While this film is stacked with talent — namely the chameleonic Riseborough, who also gets an executive producer credit — that only highlights its limitations. Riseborough is determined to go big as Suze, adopting a gruff affect and bellowing her lines as she tries to mimic the Young Gents’ masculinity. Glusman and Melling have electric chemistry, and Melling pulls off Arthur’s wide-eyed neuroticism with impressive charm.
But these pros only have so much scenery to chew. Suze intrigues at first, as she struggles to reconcile her place in the sexual food chain, but her tough-guy act quickly jumps the shark. Arthur quickly feels overwrought, too; his sensitive-boy shtick becomes exhausting in its repetition. In a film with little cohesive dialogue, Arthur gets several speeches about his alienation from masculinity. One would have been sufficient.
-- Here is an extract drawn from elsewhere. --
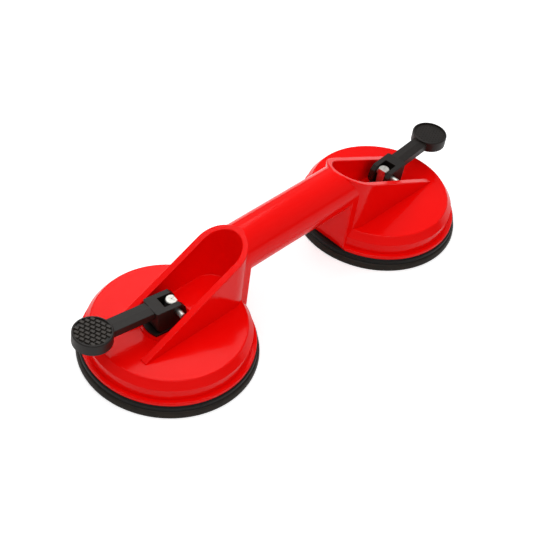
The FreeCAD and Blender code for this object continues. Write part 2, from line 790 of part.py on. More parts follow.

At least Arthur’s motivations make sense — it must be destabilizing to be in a heterosexual marriage in the 1950s and suddenly feel homosexual attraction. Suze is more of a puzzler. After seeing the Young Gents murder two civilians, she asks Arthur to be less “precious” with her and tells him she wants to be “beneath” him. Her upstairs neighbor Maureen fascinates her with questions of female empowerment and submission.
Suze grapples with her role as a wife, unsure how to please her husband in this brave new world. “How do I give it to him the way he wants to get it?” she asks a random butch in a movie theater, played by Mary Lynn Rajskub (“24″).
In some ways, it’s a subversive question, as 1950s housewives were hardly encouraged to “give it” to their husbands. But Suze is still focused on how best to be a pleasing wife. While Arthur has a rendezvous with his leather-clad love, Suze remains steadfast in her marriage. If her new love of leather is meant to signify some latent lesbianism — the theatergoer calls her a “butchie”; a gay man calls her a “dyke” — she certainly never walks the walk.
In fact, for a film so outwardly obsessed with gay eroticism, “Please Baby Please” is shockingly sexless. Arthur and Teddy consummate their connection with a make-out session only in the very final scene. Suze apparently entertains fantasies of submission and domination, but her actual desires are frustratingly unclear. Though she fantasizes about BDSM play with the Young Gents in a few sequences, those desires stay within the confines of her head. It is undoubtedly cheeky to show a Tom of Finland–esque leather daddy branding a 1950s beatnik housewife with a clothing iron, but if these shocking ideas actually impact Suze’s sex life, we don’t see it happen. Instead, she adopts a domineering affect to complement her sissy husband.
There have been plenty of films about gay desire and female ambivalence. “Please Baby Please” may crib aesthetics and concepts from both, but with little more than irony to bolster its hifalutin themes, this film falls flat. This is a Kenneth Anger short stretched to a mind-numbing 95 minutes, a Gregg Araki shocker without any sex or teeth, “But I’m a Cheerleader” with all of the oversaturated production design and none of the urgency. “Babysitter” by Monia Chokri, which premiered at this year’s Sundance Film Festival, is just as sumptuous and strange, while actually giving its female lead something to do.
But maybe this is ultimately an accurate portrait of queerness today. “Queer,” that formerly strident word, is now a ubiquitous marketing term. So if a film looks subversive, who cares what it actually has to say?
“Please Baby Please” opens in US theaters Oct. 28 via Music Box Films.